A podcast episode already contains the thinking, the stories, and the raw voice. What YouTube needs is a stronger container around that material. When you add a clean script spine, a visual system, deliberate pacing, and proper subtitle QA, the same episode can become a real long-form video asset instead of a passive audio upload.

Start simple. Pick one strong episode. Decide whether it should stay whole or be condensed. Build the script spine. Map the scenes. Tighten the captions. Then turn that workflow into a system you can run every week.

Creator building a repeatable AI workflow for long-form YouTube videos from podcasts
The goal is not more tools. It is a repeatable publishing system.
Can AI really turn a podcast into a full YouTube video?
Yes, but the best results come when AI is used to structure the episode, create visuals, style captions, and manage pacing. Simply turning audio into a static video file is not enough for strong long-form YouTube performance.
Should I upload the full podcast episode to YouTube or make a shorter version?
Use the full episode when the conversation is already tight and well-structured. Make a condensed version when the source has strong ideas but too much drift for YouTube. Split one section into its own video when a specific topic has clearer search or viewer intent.

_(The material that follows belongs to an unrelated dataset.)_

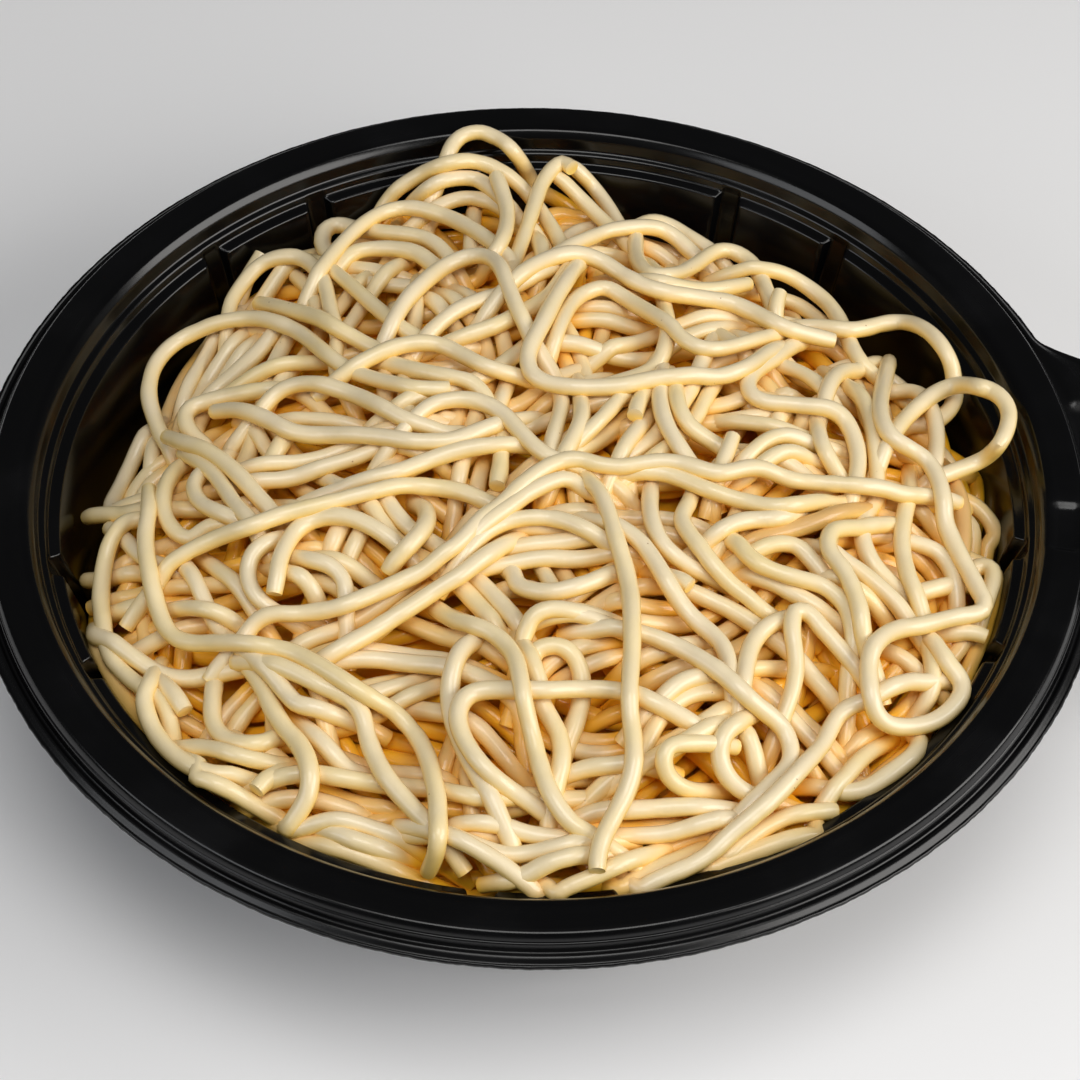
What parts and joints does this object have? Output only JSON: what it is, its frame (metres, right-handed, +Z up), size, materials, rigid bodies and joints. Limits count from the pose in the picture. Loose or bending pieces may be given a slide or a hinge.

What visuals work best for podcast-to-YouTube videos?
Repeatable scene types work best: chapter cards, supporting B-roll, quote or stat slides, talking-scene style visuals, and occasional recap frames. Random image generation usually hurts more than it helps.
Do captions matter on long-form YouTube videos if the audio is clear?
Yes. Captions improve clarity, help with retention, and make technical or fast-spoken sections easier to follow. They also make the video feel more polished when styled consistently.